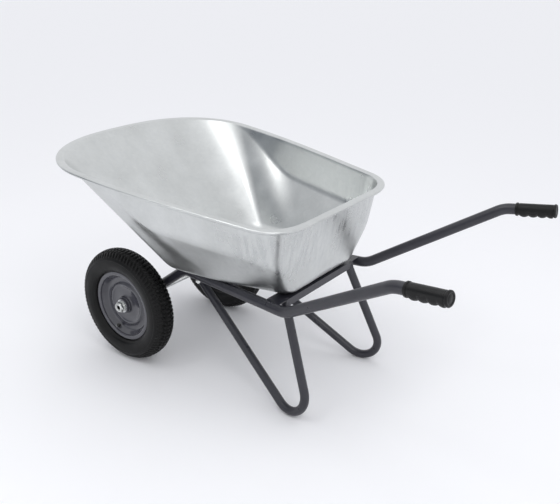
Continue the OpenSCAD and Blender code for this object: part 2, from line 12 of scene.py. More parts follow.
import bpy
import numpy as np
from mathutils import Matrix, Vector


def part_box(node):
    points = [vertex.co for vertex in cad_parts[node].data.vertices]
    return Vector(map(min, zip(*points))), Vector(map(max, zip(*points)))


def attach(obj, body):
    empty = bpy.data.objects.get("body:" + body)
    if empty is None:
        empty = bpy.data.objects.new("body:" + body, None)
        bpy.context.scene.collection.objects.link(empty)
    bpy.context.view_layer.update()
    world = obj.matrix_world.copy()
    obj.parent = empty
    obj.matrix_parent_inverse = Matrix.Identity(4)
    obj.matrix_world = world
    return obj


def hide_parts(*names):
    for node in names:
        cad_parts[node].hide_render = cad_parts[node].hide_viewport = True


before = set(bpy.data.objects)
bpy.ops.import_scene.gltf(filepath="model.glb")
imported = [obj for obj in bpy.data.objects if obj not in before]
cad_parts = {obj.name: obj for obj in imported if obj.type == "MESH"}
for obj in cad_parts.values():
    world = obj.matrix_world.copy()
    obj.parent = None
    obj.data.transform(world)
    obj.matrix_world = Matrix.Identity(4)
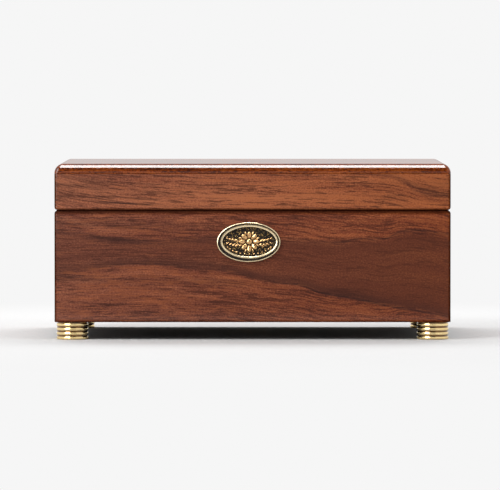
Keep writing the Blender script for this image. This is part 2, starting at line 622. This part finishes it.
def footProfile(radius, height):
    ring, corner, deep = footSizes["ringHeight"], footSizes["corner"], radius - footSizes["groove"]
    side = deep + footSizes["grooveRound"]
    top, toe = height - footSizes["neck"], footSizes["toe"]
    gap = (top - toe - footSizes["rings"] * ring) / (footSizes["rings"] - 1)
    stud = height + footSizes["stud"]
    points = [(0, stud), (footSizes["studRadius"], stud), (footSizes["studRadius"], height), (deep, height),
              (deep, top + corner)]
    for number in range(footSizes["rings"]):
        # A flat polished ring with broken corners, then a shallow groove like a soft V
        high = top - number * (ring + gap)
        low = high - ring
        points += [(radius - corner, high), (radius - corner * 0.3, high - corner * 0.3),
                   (radius, high - corner), (radius, low + corner),
                   (radius - corner * 0.3, low + corner * 0.3), (radius - corner, low)]
        if number < footSizes["rings"] - 1:
            points += [(side, low - gap * 0.40), (deep, low - gap * 0.46), (deep, low - gap * 0.54),
                       (side, low - gap * 0.60)]
    points += [(deep, toe * 0.7), (deep, 0), (0, 0)]
    return points


def makeFeet():
    for corner in ("front_left", "front_right", "back_left", "back_right"):
        low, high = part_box("foot_" + corner)
        middle = (low + high) / 2
        radius = (high.x - low.x) / 2
        bm = lathe(footProfile(radius, high.z - footSizes["stud"]), footSizes["steps"])
        for face in bm.faces:
            reach = max(math.hypot(vert.co.x, vert.co.y) for vert in face.verts)
            if reach < radius - footSizes["corner"] * 0.9:
                face.material_index = 1
        bmesh.ops.translate(bm, vec=(middle.x, middle.y, 0), verts=bm.verts)
        addPiece("turned_foot_" + corner, bm, [footBrass, footGroove], "case",
                 ["foot_" + corner], 25.0)


makeFeet()
print("feet made")


# Oval badge: two polished rims round a dark stippled field with a flower and leaf sprays

badgeSizes = {
    "segments": 96, "offCentre": (0.00034, 0.00022),   # the inner rim is struck a little off centre
    "petals": 8, "petalSize": (0.0036, 0.0021, 0.0010), "petalTilt": 14, "flowerRadius": 0.0034,
    "budHalf": (0.0009, 0.00045, 0.00036), "budReach": 0.0013, "bossHalf": (0.0014, 0.0014, 0.00062),
    "leaves": 4, "leafLength": 0.0026, "leafWidth": 0.0011, "leafHeight": 0.00042,
    "leafStart": 0.0062, "leafStep": 0.00160, "leafLean": 32, "leafTaper": 0.12,
    "beads": 13, "beadRadius": 0.00048, "beadInset": 0.0038, "beadStart": 206, "beadArc": 128,
}
badgeBrass = metal("buffedBadgeBrass", "#FCE6BC", 0.22, "#E0B97A", 0.35, 1.5)
reliefBrass = metal("wornReliefBrass", "#E0B47C", 0.20, "#8A6034", 0.8, 1.0)
for finish, share in ((badgeBrass, 0.7), (reliefBrass, 0.75)):
    finish.node_tree.nodes["Principled BSDF"].inputs["Metallic"].default_value = share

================

• _REQUEST_: Reproduce every record, matching each line exactly.

• _RESULT OF THIS EXERCISE_:
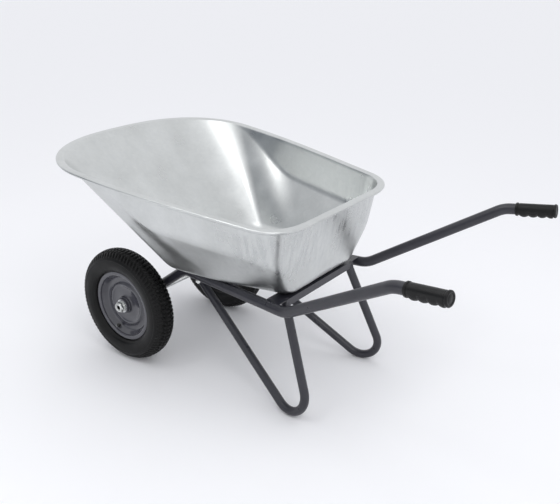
Continue the OpenSCAD and Blender code for this object: part 2, from line 12 of scene.py. More parts follow.
import bpy
import numpy as np
from mathutils import Matrix, Vector


def part_box(node):
    points = [vertex.co for vertex in cad_parts[node].data.vertices]
    return Vector(map(min, zip(*points))), Vector(map(max, zip(*points)))


def attach(obj, body):
    empty = bpy.data.objects.get("body:" + body)
    if empty is None:
        empty = bpy.data.objects.new("body:" + body, None)
        bpy.context.scene.collection.objects.link(empty)
    bpy.context.view_layer.update()
    world = obj.matrix_world.copy()
    obj.parent = empty
    obj.matrix_parent_inverse = Matrix.Identity(4)
    obj.matrix_world = world
    return obj


def hide_parts(*names):
    for node in names:
        cad_parts[node].hide_render = cad_parts[node].hide_viewport = True


before = set(bpy.data.objects)
bpy.ops.import_scene.gltf(filepath="model.glb")
imported = [obj for obj in bpy.data.objects if obj not in before]
cad_parts = {obj.name: obj for obj in imported if obj.type == "MESH"}
for obj in cad_parts.values():
    world = obj.matrix_world.copy()
    obj.parent = None
    obj.data.transform(world)
    obj.matrix_world = Matrix.Identity(4)
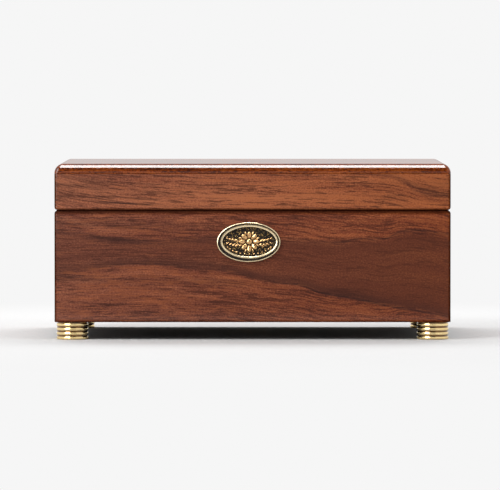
Keep writing the Blender script for this image. This is part 2, starting at line 622. This part finishes it.
def footProfile(radius, height):
    ring, corner, deep = footSizes["ringHeight"], footSizes["corner"], radius - footSizes["groove"]
    side = deep + footSizes["grooveRound"]
    top, toe = height - footSizes["neck"], footSizes["toe"]
    gap = (top - toe - footSizes["rings"] * ring) / (footSizes["rings"] - 1)
    stud = height + footSizes["stud"]
    points = [(0, stud), (footSizes["studRadius"], stud), (footSizes["studRadius"], height), (deep, height),
              (deep, top + corner)]
    for number in range(footSizes["rings"]):
        # A flat polished ring with broken corners, then a shallow groove like a soft V
        high = top - number * (ring + gap)
        low = high - ring
        points += [(radius - corner, high), (radius - corner * 0.3, high - corner * 0.3),
                   (radius, high - corner), (radius, low + corner),
                   (radius - corner * 0.3, low + corner * 0.3), (radius - corner, low)]
        if number < footSizes["rings"] - 1:
            points += [(side, low - gap * 0.40), (deep, low - gap * 0.46), (deep, low - gap * 0.54),
                       (side, low - gap * 0.60)]
    points += [(deep, toe * 0.7), (deep, 0), (0, 0)]
    return points


def makeFeet():
    for corner in ("front_left", "front_right", "back_left", "back_right"):
        low, high = part_box("foot_" + corner)
        middle = (low + high) / 2
        radius = (high.x - low.x) / 2
        bm = lathe(footProfile(radius, high.z - footSizes["stud"]), footSizes["steps"])
        for face in bm.faces:
            reach = max(math.hypot(vert.co.x, vert.co.y) for vert in face.verts)
            if reach < radius - footSizes["corner"] * 0.9:
                face.material_index = 1
        bmesh.ops.translate(bm, vec=(middle.x, middle.y, 0), verts=bm.verts)
        addPiece("turned_foot_" + corner, bm, [footBrass, footGroove], "case",
                 ["foot_" + corner], 25.0)


makeFeet()
print("feet made")


# Oval badge: two polished rims round a dark stippled field with a flower and leaf sprays

badgeSizes = {
    "segments": 96, "offCentre": (0.00034, 0.00022),   # the inner rim is struck a little off centre
    "petals": 8, "petalSize": (0.0036, 0.0021, 0.0010), "petalTilt": 14, "flowerRadius": 0.0034,
    "budHalf": (0.0009, 0.00045, 0.00036), "budReach": 0.0013, "bossHalf": (0.0014, 0.0014, 0.00062),
    "leaves": 4, "leafLength": 0.0026, "leafWidth": 0.0011, "leafHeight": 0.00042,
    "leafStart": 0.0062, "leafStep": 0.00160, "leafLean": 32, "leafTaper": 0.12,
    "beads": 13, "beadRadius": 0.00048, "beadInset": 0.0038, "beadStart": 206, "beadArc": 128,
}
badgeBrass = metal("buffedBadgeBrass", "#FCE6BC", 0.22, "#E0B97A", 0.35, 1.5)
reliefBrass = metal("wornReliefBrass", "#E0B47C", 0.20, "#8A6034", 0.8, 1.0)
for finish, share in ((badgeBrass, 0.7), (reliefBrass, 0.75)):
    finish.node_tree.nodes["Principled BSDF"].inputs["Metallic"].default_value = share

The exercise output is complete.